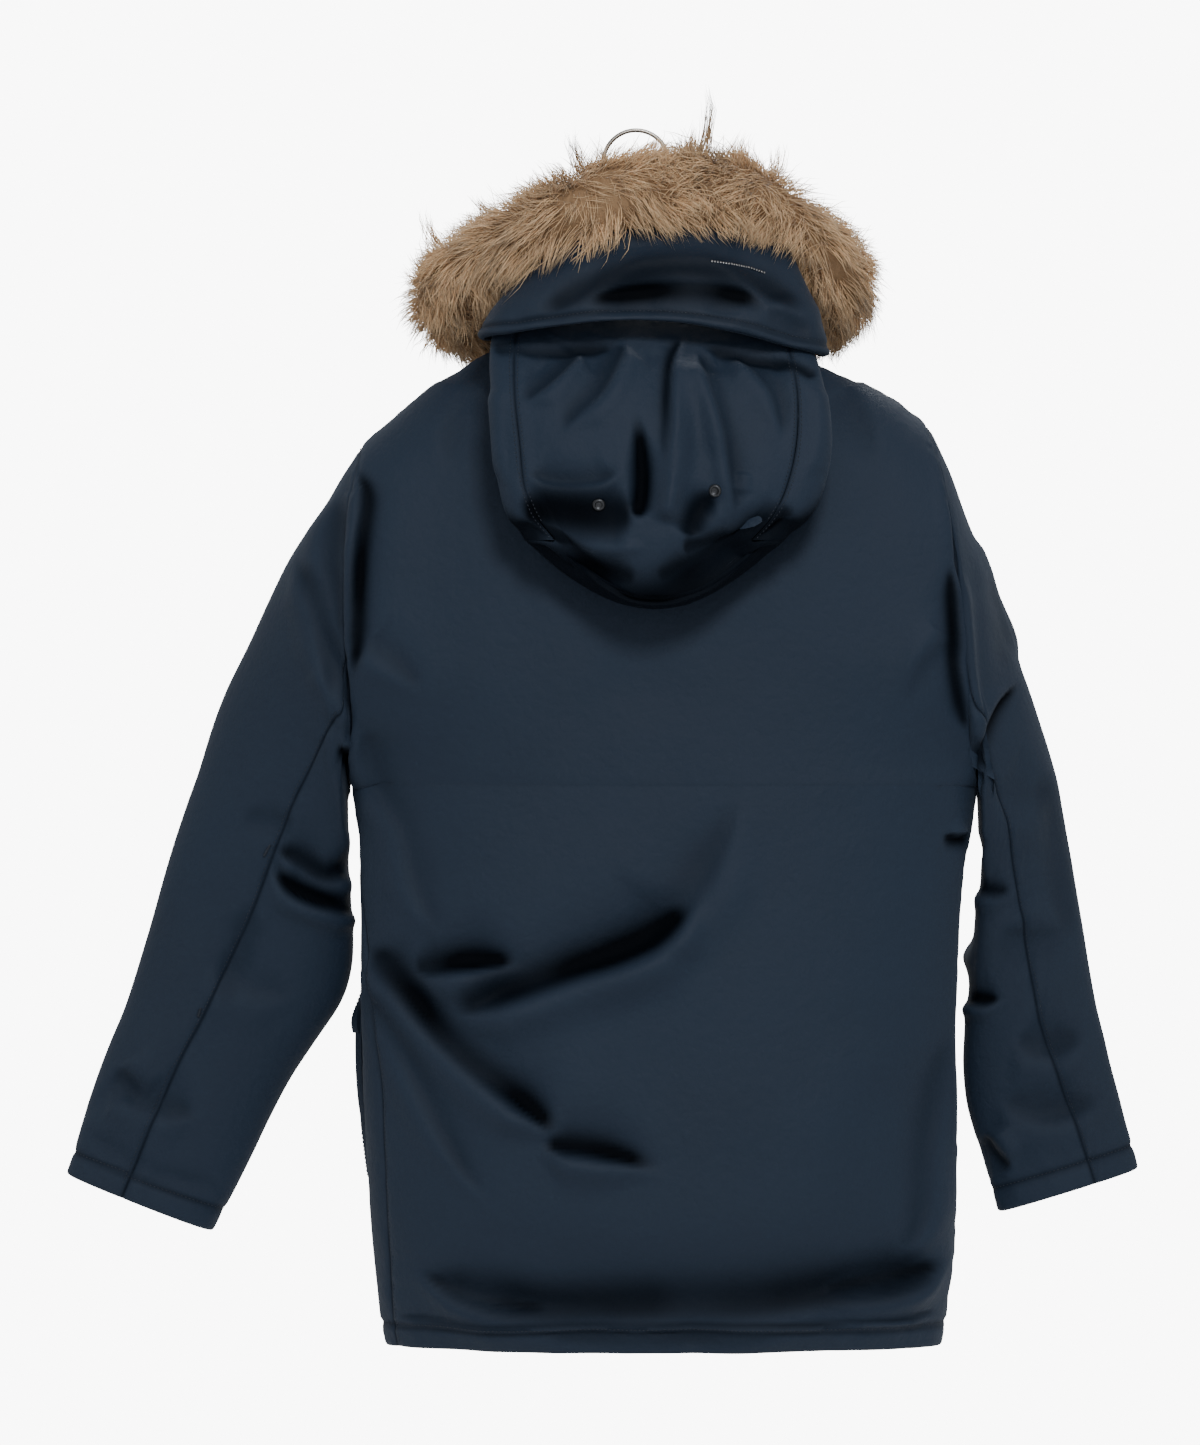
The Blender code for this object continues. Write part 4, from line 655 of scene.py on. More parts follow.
def hood_side(side, row, shares):
    """Round the bag's side, from the visible seam (share 0) to the hidden seam (share 1)."""
    read = hood_reader()
    seam = read("seam_" + side, row)
    edge = read(side, row)
    z = read("z", row)
    turn = shares * math.pi
    x = seam + (edge - seam) * np.sin(turn)
    face = read("edge_y", row) + (read("face_y", row) - read("edge_y", row)) * 0.55
    hidden = read("inner_y", row)
    y = np.where(turn < math.pi / 2, read("edge_y", row) + (face - read("edge_y", row))
                 * np.cos(turn),
                 read("edge_y", row) + (read("edge_y", row) - hidden) * np.cos(turn))
    return np.stack((x, y, np.full_like(x, z)), axis=-1)


def fur_point(station, turn, clear=0.0):
    """A point of the fur's section: turn 0 faces away from the neck and a quarter turn faces up."""
    knots = np.arange(len(FUR_STATIONS))
    read = {name: float(smooth(knots, column(FUR_STATIONS, FUR_COLUMNS, name), station))
            for name in FUR_COLUMNS}
    step = 0.05
    ahead = np.array([float(smooth(knots, column(FUR_STATIONS, FUR_COLUMNS, n), station + step))
                      for n in "xy"])
    behind = np.array([float(smooth(knots, column(FUR_STATIONS, FUR_COLUMNS, n), station - step))
                       for n in "xy"])
    along = unit(ahead - behind)
    sideways = np.array((along[1], -along[0], 0))
    centre = np.array((read["x"], read["y"], read["z"]))
    end = min(1.0, FUR_END + station * FUR_TAPER, FUR_END + (len(FUR_STATIONS) - 1 - station)
              * FUR_TAPER)
    reach = sideways * (read["half_depth"] * end + clear) * math.cos(turn)
    return centre + reach + np.array((0, 0, (read["half_height"] * end + clear) * math.sin(turn)))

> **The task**
Reproduce all data above, unchanged.

> **Solution to the problem**
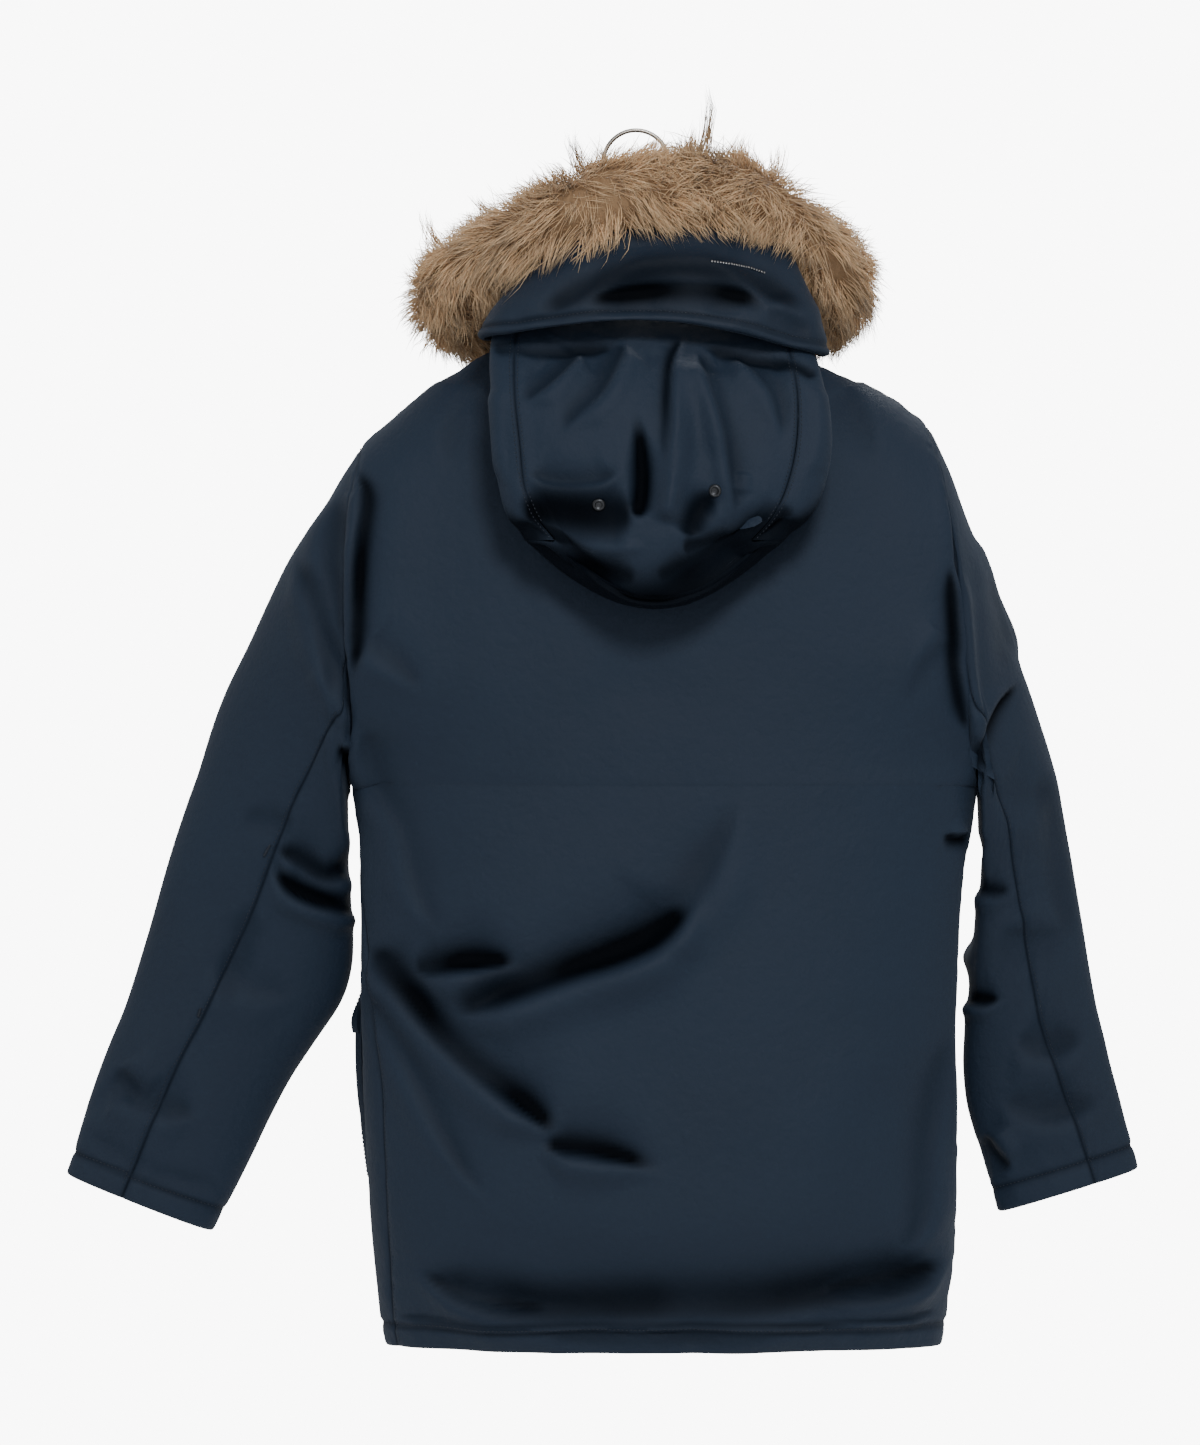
The Blender code for this object continues. Write part 4, from line 655 of scene.py on. More parts follow.
def hood_side(side, row, shares):
    """Round the bag's side, from the visible seam (share 0) to the hidden seam (share 1)."""
    read = hood_reader()
    seam = read("seam_" + side, row)
    edge = read(side, row)
    z = read("z", row)
    turn = shares * math.pi
    x = seam + (edge - seam) * np.sin(turn)
    face = read("edge_y", row) + (read("face_y", row) - read("edge_y", row)) * 0.55
    hidden = read("inner_y", row)
    y = np.where(turn < math.pi / 2, read("edge_y", row) + (face - read("edge_y", row))
                 * np.cos(turn),
                 read("edge_y", row) + (read("edge_y", row) - hidden) * np.cos(turn))
    return np.stack((x, y, np.full_like(x, z)), axis=-1)


def fur_point(station, turn, clear=0.0):
    """A point of the fur's section: turn 0 faces away from the neck and a quarter turn faces up."""
    knots = np.arange(len(FUR_STATIONS))
    read = {name: float(smooth(knots, column(FUR_STATIONS, FUR_COLUMNS, name), station))
            for name in FUR_COLUMNS}
    step = 0.05
    ahead = np.array([float(smooth(knots, column(FUR_STATIONS, FUR_COLUMNS, n), station + step))
                      for n in "xy"])
    behind = np.array([float(smooth(knots, column(FUR_STATIONS, FUR_COLUMNS, n), station - step))
                       for n in "xy"])
    along = unit(ahead - behind)
    sideways = np.array((along[1], -along[0], 0))
    centre = np.array((read["x"], read["y"], read["z"]))
    end = min(1.0, FUR_END + station * FUR_TAPER, FUR_END + (len(FUR_STATIONS) - 1 - station)
              * FUR_TAPER)
    reach = sideways * (read["half_depth"] * end + clear) * math.cos(turn)
    return centre + reach + np.array((0, 0, (read["half_height"] * end + clear) * math.sin(turn)))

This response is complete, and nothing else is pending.